I am not saying the technology itself is bad. I am using it right now. But why does it need to be reinvented to go faster every two years? I don't have to be a 5G conspiracy theorist to question why we need it. Why wasn't the milliseconds to get data delivered with 4G fast enough? 100 years ago, you would wait for the mail, and it was not being transported by jet.
Our brains are not really adapted to go this fast. Could it be partly responsible for the mental health epidemic of the last 40 years?
Then there is the waste that goes with planned obsolescence. When all of the supporting structures go to 5G, all your equipment must as well, or it won't work. Poorer people don't have money to upgrade every 15 months so they fall by the wayside.
And the landfill fills up with toxic e-waste. Another loss to ecological stability, another boon for the capitalist system that craves speed and novelty regardless of cost, as long as the cost is externalized.
This pandemic has had an unexpected side effect. Everything has slowed down. Some of us don't know how to handle it, we have been artificially jacked up on environmental speed for so long. Maybe all of our lives. We may not, as animals, be adapted for speed, but our lizard brains love it. It gives a seductive type of power. It is associated with money and there for with power. It has a sexual component.
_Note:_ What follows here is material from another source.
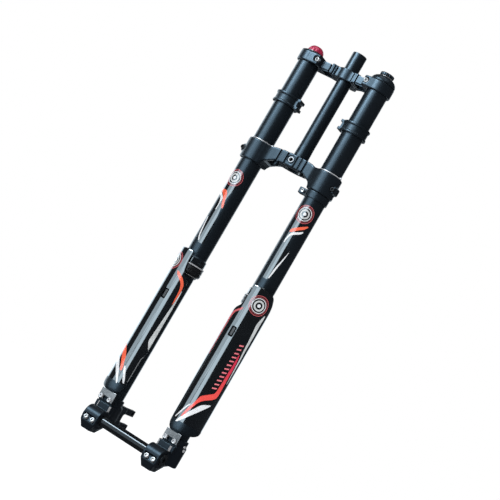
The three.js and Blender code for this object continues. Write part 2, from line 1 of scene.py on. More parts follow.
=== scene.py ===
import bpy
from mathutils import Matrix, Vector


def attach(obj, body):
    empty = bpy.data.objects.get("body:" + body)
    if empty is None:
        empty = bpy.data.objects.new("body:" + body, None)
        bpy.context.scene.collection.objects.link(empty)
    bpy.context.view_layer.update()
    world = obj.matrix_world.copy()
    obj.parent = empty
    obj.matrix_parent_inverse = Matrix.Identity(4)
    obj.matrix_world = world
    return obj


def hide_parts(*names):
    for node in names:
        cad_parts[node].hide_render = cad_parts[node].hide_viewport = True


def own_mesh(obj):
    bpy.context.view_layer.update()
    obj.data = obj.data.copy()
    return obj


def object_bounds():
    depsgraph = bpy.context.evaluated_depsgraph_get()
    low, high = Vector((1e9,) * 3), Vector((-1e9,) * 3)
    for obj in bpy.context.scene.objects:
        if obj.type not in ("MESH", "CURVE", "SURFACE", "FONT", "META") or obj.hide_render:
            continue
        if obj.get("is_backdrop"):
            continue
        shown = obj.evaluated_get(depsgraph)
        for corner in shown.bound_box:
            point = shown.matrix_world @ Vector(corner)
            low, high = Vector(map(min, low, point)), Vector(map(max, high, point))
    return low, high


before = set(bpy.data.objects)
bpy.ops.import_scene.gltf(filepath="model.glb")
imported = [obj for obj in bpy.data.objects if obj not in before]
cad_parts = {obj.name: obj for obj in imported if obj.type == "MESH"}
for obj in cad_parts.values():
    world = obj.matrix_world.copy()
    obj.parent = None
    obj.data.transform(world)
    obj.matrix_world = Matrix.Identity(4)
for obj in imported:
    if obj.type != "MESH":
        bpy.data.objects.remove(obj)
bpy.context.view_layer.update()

No wonder fast cars, boats, and jets are alluring. No wonder we are drowning in stimulant drugs, first cocaine and then meth. No wonder the man with the fastest things gets the girl. And because it is our lizard brain we can't even see it clearly.
But slowing down even the small amount required by the pandemic has given us a glimpse into the toxic nature of a pace of life built entirely on an ever accelerating speed.
Speed kills. Not just us, but the ecological web we need to survive. If we don't slow down the bough will break and we will come to a grinding halt.
What steps can we as citizens take to slow our lives down, when we live in an economic system that requires us to go ever faster or be left behind? And, by "left behind" the unspoken term is "to starve to death".
What will it take to build a different system, one that moves at the natural speed of life?